"Oh, wow! He's so small!" It was a comment that Tina Brown heard every time she took her baby, Thatcher, out of the house.
Of course, Thatcher was small. He was born 12 weeks early, at 2 pounds, 5 ounces, because of pre-eclampsia, a pregnancy condition in which the mother develops high blood pressure and protein in the urine in the late second or third trimester. He spent 71 days in the neonatal intensive care unit, or NICU, before finally going home.
The comments were innocent enough, but on a bad day, Brown said they irked her.
"I don't think people understand the struggle when a baby is born so early," said Brown, 27, of Rockland, Ill. "A lot of people think, 'Oh they came out early, now they're fine,' but every day, it's a struggle for them to gain weight and survive.
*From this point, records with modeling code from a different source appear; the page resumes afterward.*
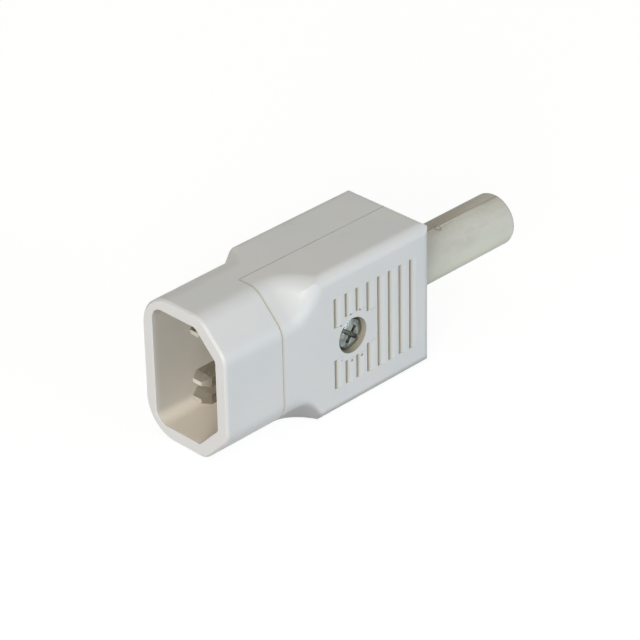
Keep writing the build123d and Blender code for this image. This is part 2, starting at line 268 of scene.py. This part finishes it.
# painted shade in the grooves, the screw recess and along the ramp ends, and flecks of dirt, on the grip faces
def gripShadeAndDirtMasks(sheet, look):
    coverSide = sheet.ramp(sheet.y, look["coverSideY"])
    below = sheet.fall(abs(sheet.y), look["underFaceY"])
    # painted shade on the groove floors
    grooveShade = below * sheet.ramp(abs(sheet.y), look["grooveFloorY"]) * sheet.band(sheet.z, *look["gripZ"]) \
        * sheet.ramp(sheet.x, look["gripFrontX"]) * sheet.fall(sheet.x, look["gripRearX"])
    # painted shade in the screw recess
    recessShade = below * coverSide * sheet.fall(sheet.away(look["screwAt"], sideOn), look["recessRadius"])

    # painted shadow lines along the end edges of the shallow ramps behind the short grooves
    rampEndShadow = 0.0
    firstX, halfX, softX = look["rampEndX"]
    for step, height in enumerate(look["rampEndZ"]):
        line = sheet.band(abs(sheet.z), height, *look["rampEndLine"])
        rampEndShadow = line * sheet.band(sheet.x, firstX + look["groovePitch"] * step, halfX, softX) + rampEndShadow
    rampEndShadow = rampEndShadow * coverSide * sheet.ramp(sheet.y, look["rampEndY"])

    # flecks of dirt round the recess and the inner ends of the grooves
    fleck = 0.0
    ragged = sheet.noise(look["ragged"], detail=2.0, shift=9.0) * look["ragged"]
    for fleckX, fleckZ, radius in look["flecks"]:
        away = sheet.away((fleckX, 0.0, fleckZ), sideOn) + ragged
        fleck = sheet.fall(away, (radius, radius + look["fleckSoft"])) + fleck
    fleck = fleck * sheet.ramp(sheet.y, look["fleckY"])
    return grooveShade, rampEndShadow, recessShade, fleck


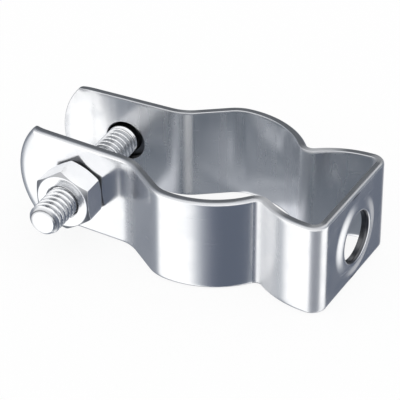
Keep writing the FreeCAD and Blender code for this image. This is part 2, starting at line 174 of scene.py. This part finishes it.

But I understand that people don't know unless they've experienced it."
For Deb Discenza, hearing, "Look, she's back from the NICU. You need to relax," from friends and family made her angry after her daughter, Becky, born 10 weeks early in 2003, finally came home.
But once a baby is home, many parents are far from relaxed.
"These parents lose any sense of a normal pregnancy," said Discenza, co-author of "The Preemie Parent's Survival Guide to the NICU." "They likely didn't have a baby shower, and that normal exciting baby feeling is tossed out the window and replaced with doctors appointments, home nurse visits, medical equipment going off, and wondering whether they should call 911."
"There's a whole spectrum of inappropriate comments while a preemie is in the NICU and when the baby is finally out," said Discenza.
Now, a new report from Inspire.com, an online patient community website, found that those insensitive or ignorant comments have a very real impact on the parents of premature infants. Out of 630 preemie parents who responded to an online survey, more than half said they had experienced insensitive comments about their baby, contributing to feelings of stress and isolation.
"We really felt like this is one of those things that you don't know about it until you're involved in it in a very personal way," said Brian Loew, CEO of Inspire. "We hope that the rest of the world will see this and understand that this is an important issue."
"We also hope that others will get a sense that their own experience is not all that unique, and they're not the only ones dealing with this," he said. "That can help enormously."
About 20 percent of the respondents said that they had lost relationships with one or more people who were important to them. And experts said women who gave birth to children prematurely were at a much higher risk of experiencing postpartum depression and post-traumatic stress disorder.
"For most families of premature infants, the birth of a new child is no longer just an exciting event, but a complex event that mixes joy with fear, concern [and] disappointment," said Dr. Ian Holzman, chief of the division of newborn medicine at the Mount Sinai School of Medicine in New York. "Most of their friends and relatives have little concept of either life in a NICU or the future uncertainties that face premature infants as they grow and develop. "
While most pregnancies last around 40 weeks, infants are considered premature if they are born before 37 weeks of pregnancy, according to the March of Dimes. Preemies are at increased risk for several medical complications, including respiratory distress syndrome, sudden infant death syndrome, intraventricular hemorrhage, jaundice, anemia and infections, because their immune systems are not mature enough to fight off bacteria and viruses.
"I would advise parents to be honest with their friends and relatives," said Holzman. "It is OK to show both love and concern. Parents must accept, to some degree, the inability of others to understand the situation. The same communication issues that arise when someone tells you they have cancer-- especially, if it is incurable -- apply in the setting of a preemie."
Some NICUs have already recognized and attempted to curb the problems that arise from insensitivity and inappropriateness by creating literature and counseling for the parents of preemies, along with their family and friends.
"Over the last few years, the health care providers are understanding that these parents are going through post traumatic stress disorder and should be treated as such, with lots of counseling through their baby's NICU course, as well as after discharge," said Dr. Siva Subramanian, a professor of pediatrics and an ob-gyn at Georgetown University Hospital in Washington D.C.
Subramanian said one of the first points of discussion is the guilt that often comes along with giving birth to a preemie, and it's important to make sure mothers and fathers realized that the baby was not born early because of something they did wrong.
"We also provide psychological counseling, especially for those whose babies will be staying for a longer time or are sicker, even though all parents whose baby is in the NICU, regardless how sick or not ,will feel a tremendous pain and suffering and grieving.
"After taking care of details about the course of their baby, we talk about how others-- relatives, friends or strangers-- will not understand what just happened to them and help them plan the coming days as to how to handle those issues with other," he said.
"Because we are all complex," said Holzman, "it is especially hard for friends and relatives to know how they should approach families of a premature."